Onze, chiffre magique
Premier arrêt à la cathédrale Saint-Ours. Elle abrite 11 autels et 11 cloches, et son imposant perron est composé de segments de 11 marches chacun. Cela n’est pas dû au hasard puisque Gaetano Matteo Pisoni, l’architecte de la cathédrale, s’est inspiré de l’ancestrale série magique des onze. Soleure comptait en effet 11 corporations, 11 bailliages, 11 chanoines et 11 chapelains. Aujourd’hui encore, le nombre 11 est très souvent représenté à Soleure. On y trouve par exemple 11 musées, 11 fontaines, 11 chapelles, 11 églises et même une bière 11, la Öufi. Je finis par arriver sur la place de l’hôtel de ville où l’artiste Paul Gugelmann y a installé son «horloge soleuroise» de 3 mètres de haut.
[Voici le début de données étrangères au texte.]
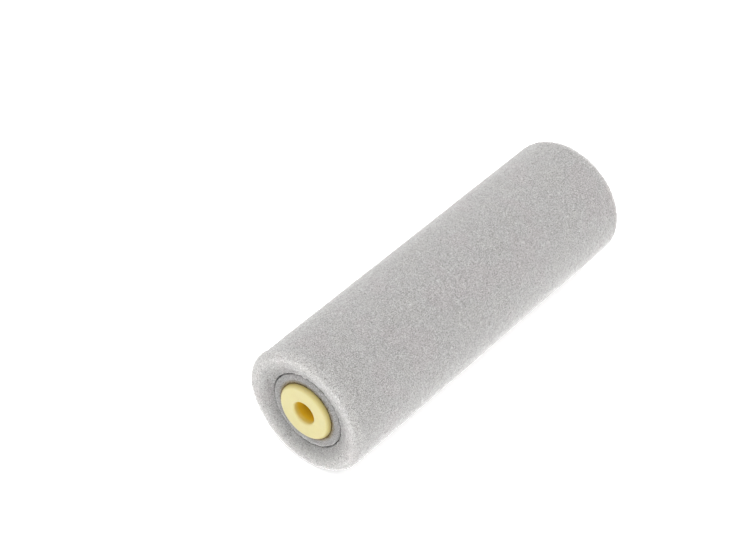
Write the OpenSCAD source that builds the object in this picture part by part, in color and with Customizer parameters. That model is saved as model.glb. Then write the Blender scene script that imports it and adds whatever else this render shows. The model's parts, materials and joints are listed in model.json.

Elle ne compte que 11 chiffres, et à 11 heures, ses 11 cloches font retentir l’«hymne soleuroise». Je ne peux maintenant plus résister à l’odeur alléchante qui sort de mon sac et mord directement dans le pain. Comme le disait encore à l’instant Yves Studer: «On a toujours fait comme ça!», ce qui convient parfaitement à la mordue de pain que je suis.